The contrast is especially stark in some cases. For example, the Lithuanian Armed Forces consist of about 16,000 soldiers, and the Latvian National Guard has some 11,000 personnel.

What constitutes 'terrorism'?

Given its proposed “peacekeeping” function, Borchshevskaya said, the Kremlin will be able to use the National Guard to intervene in neighboring countries.

Maidan self-defense activists shout slogans in front of the Ukrainian parliament building in Kyiv on July 1, 2014, as they call for the ratification of an agreement with the European Union.
Maidan self-defense activists shout slogans in front of the Ukrainian parliament building in Kyiv on July 1, 2014, as they call for the ratification of an agreement with the European Union.

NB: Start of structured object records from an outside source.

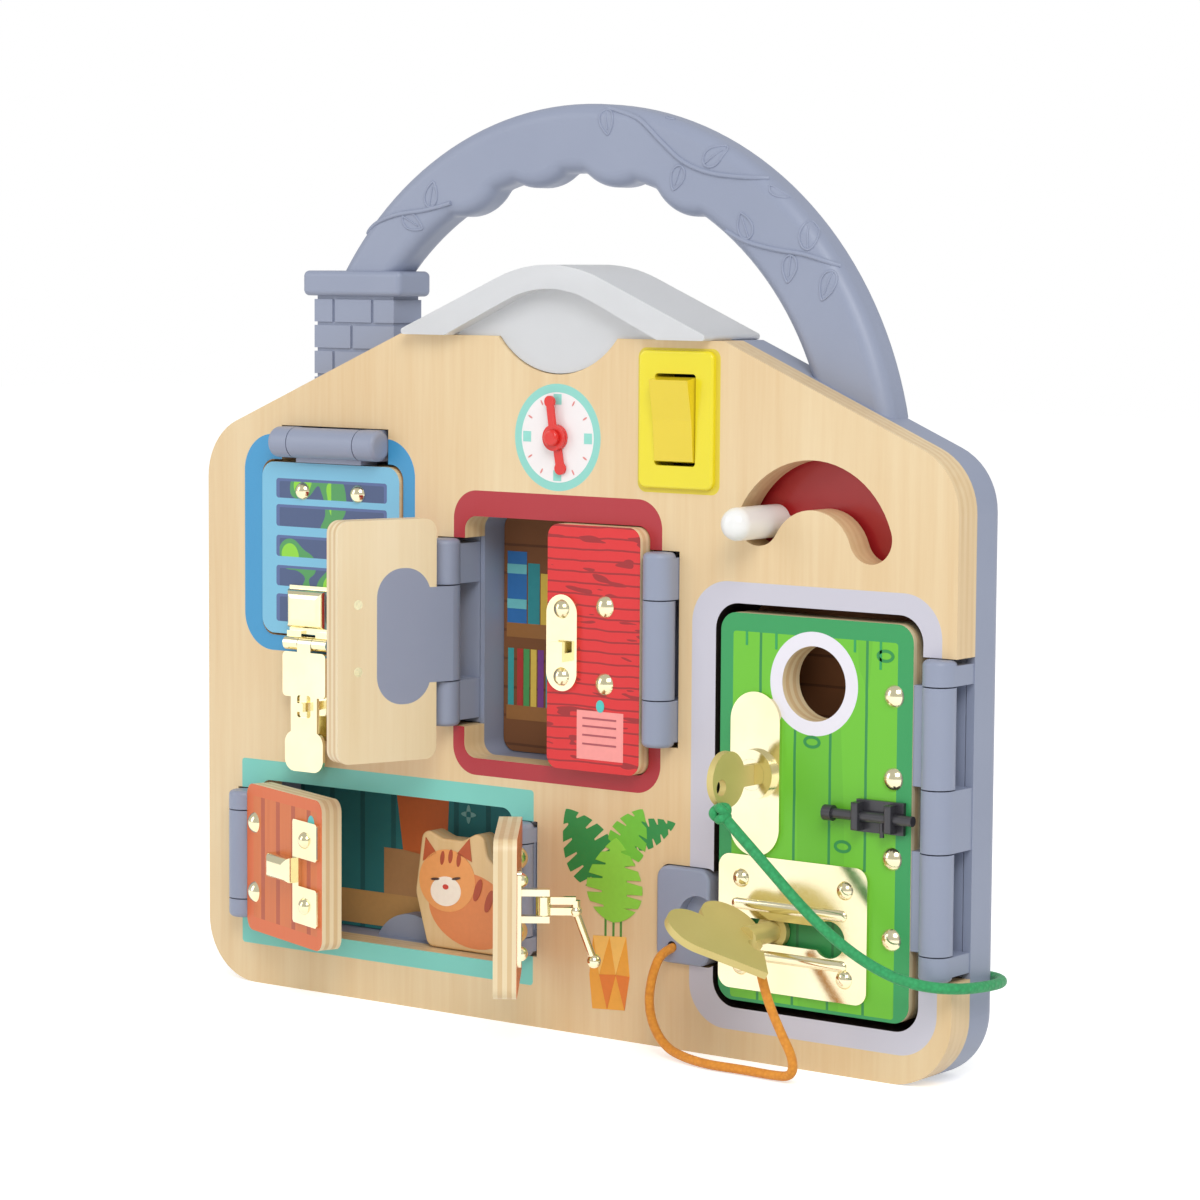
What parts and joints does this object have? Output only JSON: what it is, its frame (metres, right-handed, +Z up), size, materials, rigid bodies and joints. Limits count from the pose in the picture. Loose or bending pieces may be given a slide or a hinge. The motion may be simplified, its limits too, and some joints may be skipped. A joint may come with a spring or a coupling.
{
  "type": "wooden busy board",
  "caption": "House-shaped wooden busy board: doors, shutter, latches, lock, clock, switch and lamp on a plywood panel over a grey housing with an arched carrying handle.",
  "frame": {"origin": "middle of the flat base, on the floor, half way through the board's thickness", "axes": "+X to the right seen from the front, +Y from the front face to the back, +Z up"},
  "size_m": [0.2922, 0.0834, 0.2834],
  "materials": {
    "birch_ply": "satin lacquered birch plywood",
    "grey_abs": "satin moulded ABS",
    "printed_card": "printed card",
    "steel_pin": "turned steel",
    "brass": "polished brass-plated steel",
    "brass_matte": "dull brass-plated zinc",
    "clear_cap": "translucent frosted polypropylene",
    "yellow_plastic": "gloss moulded",
    "red_plastic": "gloss moulded",
    "white_plastic": "gloss moulded",
    "black_plastic": "moulded",
    "circuit_board": "solder-masked board",
    "cell_sleeve": "sleeved dry cell",
    "spring_steel": "plated strip",
    "blue_print": "printed plywood",
    "red_print": "printed plywood",
    "orange_print": "printed plywood",
    "green_print": "printed plywood",
    "pet_print": "printed plywood",
    "orange_cord": "braided polyester",
    "green_cord": "braided polyester"
  },
  "bodies": {
    "root": {"board_panel": "birch_ply", "back_housing": "grey_abs", "recess_trays": "grey_abs", "backdrop_cards": "printed_card", "hinge_mounts": "grey_abs", "hinge_pins": "steel_pin", "slide_keeper": "grey_abs", "hasp_catch": "brass", "clock_pin": "red_plastic", "switch_plate": "yellow_plastic", "switch_body": "black_plastic", "lamp_cap": "clear_cap", "lamp_board": "circuit_board", "battery_cells": "cell_sleeve", "battery_contacts": "spring_steel", "battery_door": "grey_abs", "housing_screws": "steel_pin", "chimney": "grey_abs", "handle": "grey_abs", "dial_cup": "red_plastic", "heart_cord": "orange_cord", "key_cord": "green_cord"},
    "entry": {"entry_door": "green_print", "entry_hinge_leaf": "grey_abs", "entry_rivets": "brass", "lock_plate": "brass", "slide_plate": "brass", "bolt_case": "black_plastic"},
    "lock": {"lock_cylinder": "brass"},
    "key": {"key": "brass_matte"},
    "slider": {"heart_slider": "brass_matte"},
    "bolt": {"bolt_pin": "black_plastic"},
    "shutter": {"shutter": "blue_print", "shutter_hinge_leaf": "grey_abs", "shutter_rivets": "brass", "hasp_base": "brass"},
    "hasp": {"hasp_flap": "brass"},
    "window_left": {"window_left_door": "birch_ply", "window_left_hinge_leaf": "grey_abs", "window_left_rivets": "brass", "window_latch_plate": "brass"},
    "window_latch": {"window_latch_arm": "brass"},
    "window_right": {"window_right_door": "red_print", "window_right_hinge_leaf": "grey_abs", "window_right_rivets": "brass", "window_keeper": "brass"},
    "kennel_left": {"kennel_left_door": "orange_print", "kennel_left_hinge_leaf": "grey_abs", "kennel_left_rivets": "brass", "kennel_strike": "brass"},
    "kennel_right": {"kennel_right_door": "birch_ply", "kennel_right_hinge_leaf": "grey_abs", "kennel_right_rivets": "brass", "kennel_guard_base": "brass"},
    "guard": {"kennel_guard_lever": "brass"},
    "hour": {"hour_hand": "red_plastic"},
    "minute": {"minute_hand": "red_plastic"},
    "dial": {"dial_peg": "white_plastic"},
    "rocker": {"rocker": "yellow_plastic"},
    "pet": {"pet_figure": "pet_print"}
  },
  "joints": [
    {"name": "entry_hinge", "type": "hinge", "parent": "root", "child": "entry", "pos_m": [0.1373, -0.0131, 0.078], "axis": [0, 0, 1], "range_deg": [0, 110], "deforming": ["heart_cord", "key_cord"]},
    {"name": "lock_turn", "type": "hinge", "parent": "entry", "child": "lock", "pos_m": [0.0754, -0.0135, 0.0863], "axis": [0, -1, 0], "range_deg": [0, 90]},
    {"name": "key_slide", "type": "slide", "parent": "lock", "child": "key", "axis": [0, -1, 0], "range_m": [0, 0.014]},
    {"name": "heart_slide", "type": "slide", "parent": "entry", "child": "slider", "axis": [1, 0, 0], "range_m": [-0.0045, 0.0205]},
    {"name": "bolt_slide", "type": "slide", "parent": "entry", "child": "bolt", "axis": [-1, 0, 0], "range_m": [0, 0.006]},
    {"name": "shutter_hinge", "type": "hinge", "parent": "root", "child": "shutter", "pos_m": [-0.0885, -0.0155, 0.1774], "axis": [-1, 0, 0], "range_deg": [0, 100]},
    {"name": "hasp_hinge", "type": "hinge", "parent": "shutter", "child": "hasp", "pos_m": [-0.0965, -0.016, 0.1132], "axis": [-1, 0, 0], "range_deg": [0, 95]},
    {"name": "window_left_hinge", "type": "hinge", "parent": "root", "child": "window_left", "pos_m": [-0.041, -0.0155, 0.12065], "axis": [0, 0, -1], "range_deg": [-111, 54]},
    {"name": "window_latch_turn", "type": "hinge", "parent": "window_left", "child": "window_latch", "pos_m": [-0.05441, -0.04624, 0.12065], "axis": [-0.9336, 0.3584, 0], "range_deg": [-90, 90]},
    {"name": "window_right_hinge", "type": "hinge", "parent": "root", "child": "window_right", "pos_m": [0.041, -0.0155, 0.12065], "axis": [0, 0, 1], "range_deg": [0, 120]},
    {"name": "kennel_left_hinge", "type": "hinge", "parent": "root", "child": "kennel_left", "pos_m": [-0.1245, -0.0155, 0.04295], "axis": [0, 0, -1], "range_deg": [-21, 90]},
    {"name": "kennel_right_hinge", "type": "hinge", "parent": "root", "child": "kennel_right", "pos_m": [-0.0117, -0.0155, 0.04295], "axis": [0, 0, 1], "range_deg": [-126, 4]},
    {"name": "guard_swing", "type": "hinge", "parent": "kennel_right", "child": "guard", "pos_m": [0.02457, -0.04977, 0.04595], "axis": [0, 0, 1], "range_deg": [-90, 15]},
    {"name": "hour_turn", "type": "hinge", "parent": "root", "child": "hour", "pos_m": [0.0004, -0.0135, 0.1824], "axis": [0, 1, 0], "continuous": true},
    {"name": "minute_turn", "type": "hinge", "parent": "root", "child": "minute", "pos_m": [0.0004, -0.0145, 0.1824], "axis": [0, 1, 0], "continuous": true},
    {"name": "dial_swing", "type": "hinge", "parent": "root", "child": "dial", "pos_m": [0.093, -0.0125, 0.1505], "axis": [0, 1, 0], "range_deg": [0, 134]},
    {"name": "rocker_tilt", "type": "hinge", "parent": "root", "child": "rocker", "pos_m": [0.0452, -0.0105, 0.1892], "axis": [-1, 0, 0], "range_deg": [0, 9]},
    {"name": "pet_lift_out", "type": "slide", "parent": "root", "child": "pet", "axis": [0, -1, 0], "range_m": [0, 0.03]}
  ]
}
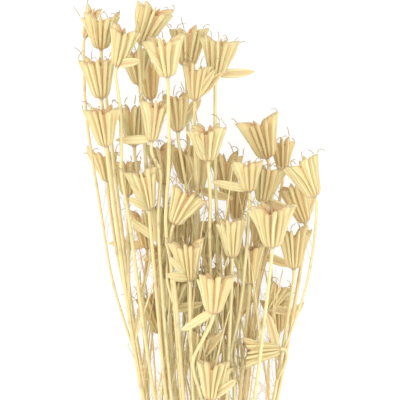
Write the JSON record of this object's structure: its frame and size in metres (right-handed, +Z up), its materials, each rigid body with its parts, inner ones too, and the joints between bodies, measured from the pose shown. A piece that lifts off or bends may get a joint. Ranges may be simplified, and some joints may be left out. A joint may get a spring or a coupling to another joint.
{
  "type": "bunch of nigella seed pods",
  "caption": "Tied bunch of dried nigella stems lying on its side: pale straw stalks that end in star-shaped, beaked seed pods, held by wound twine.",
  "frame": {"origin": "middle of the tie's flat underside, on the surface that the bunch lies on", "axes": "+Y along the bunch from the tie towards the seed pods, +X across it, +Z up from the surface"},
  "size_m": [0.1925, 0.5946, 0.1133],
  "materials": {
    "straw": "dry, bleached plant fibre",
    "twine": "coarse natural twine"
  },
  "bodies": {
    "root": {"stem_01": "straw", "stem_02": "straw", "stem_03": "straw", "stem_04": "straw", "stem_05": "straw", "stem_06": "straw", "stem_07": "straw", "stem_08": "straw", "stem_09": "straw", "stem_10": "straw", "stem_11": "straw", "stem_12": "straw", "stem_13": "straw", "stem_14": "straw", "stem_15": "straw", "stem_16": "straw", "stem_17": "straw", "stem_18": "straw", "stem_19": "straw", "stem_20": "straw", "stem_21": "straw", "stem_22": "straw", "stem_23": "straw", "stem_24": "straw", "stem_25": "straw", "stem_26": "straw", "stem_27": "straw", "stem_28": "straw", "tie": "twine"}
  },
  "joints": []
}
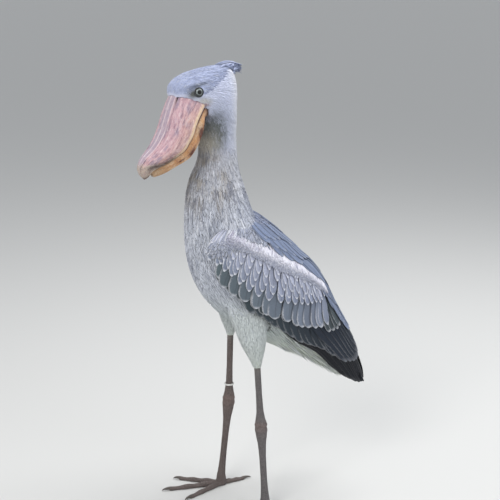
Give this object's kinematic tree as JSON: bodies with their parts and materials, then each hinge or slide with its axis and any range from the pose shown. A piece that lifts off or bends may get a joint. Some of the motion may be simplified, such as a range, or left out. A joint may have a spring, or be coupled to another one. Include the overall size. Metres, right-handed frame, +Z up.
{
  "type": "shoebill figure",
  "caption": "Life-size standing shoebill with a large hooked bill, folded wings, a small crest and long bare legs, head turned to its left.",
  "frame": {"origin": "on the floor, at the centre of the object's bounding box seen from above", "axes": "+Z up, -Y the way the body faces, +X the bird's left side"},
  "size_m": [0.3322, 0.6573, 1.1875],
  "materials": {
    "feathers_grey": "soft matte feathers",
    "feathers_slate": "matte flight feathers with pale fringes",
    "bill": "worn horn with streaks and blotches",
    "eyes": "wet gloss",
    "leg_skin": "scaly matte skin",
    "ring": "dull plain ring"
  },
  "bodies": {
    "root": {"torso": "feathers_grey", "neck": "feathers_grey", "head": "feathers_grey", "crest": "feathers_grey", "bill_upper": "bill", "bill_lower": "bill", "eye_left": "eyes", "eye_right": "eyes", "wing_left": "feathers_slate", "wing_right": "feathers_slate", "tail": "feathers_slate", "thigh_left": "feathers_grey", "thigh_right": "feathers_grey", "leg_left": "leg_skin", "leg_right": "leg_skin", "foot_left": "leg_skin", "foot_right": "leg_skin", "leg_ring": "ring"}
  },
  "joints": []
}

“Officially, Putin said that the National Guard was created to fight terrorism. The new bills that are coming up in the Duma at the moment expand the definition of terrorism. So all this is very vague,” Borchshevskaya said. “When it comes to peacekeeping … we should be watching Ukraine, Georgia, Russia’s 'near abroad' and to some extent Syria.”

General Viktor Zolotov will lead Russia’s National Guard, which will absorb the Russian Interior Ministry's “shock forces,” including the Special Purpose Mobile Units that have been used to break up opposition rallies and were used in Russia's two military campaigns against insurgents in Chechnya.

Zolotov, 62, headed Russia's Presidential Security Service from 2000 to 2013, after which he was commander of the Interior Ministry's Internal Troops. He has known Putin since the early 1990s, when Zolotov was a bodyguard for then-St. Petersburg Mayor Anatoly Sobchak and Putin was an adviser to Sobchak.

As head of the National Guard, Zolotov will have a cabinet-level seat in the Security Council, the powerful Kremlin advisory body, and will report directly to the president, bypassing the interior minister.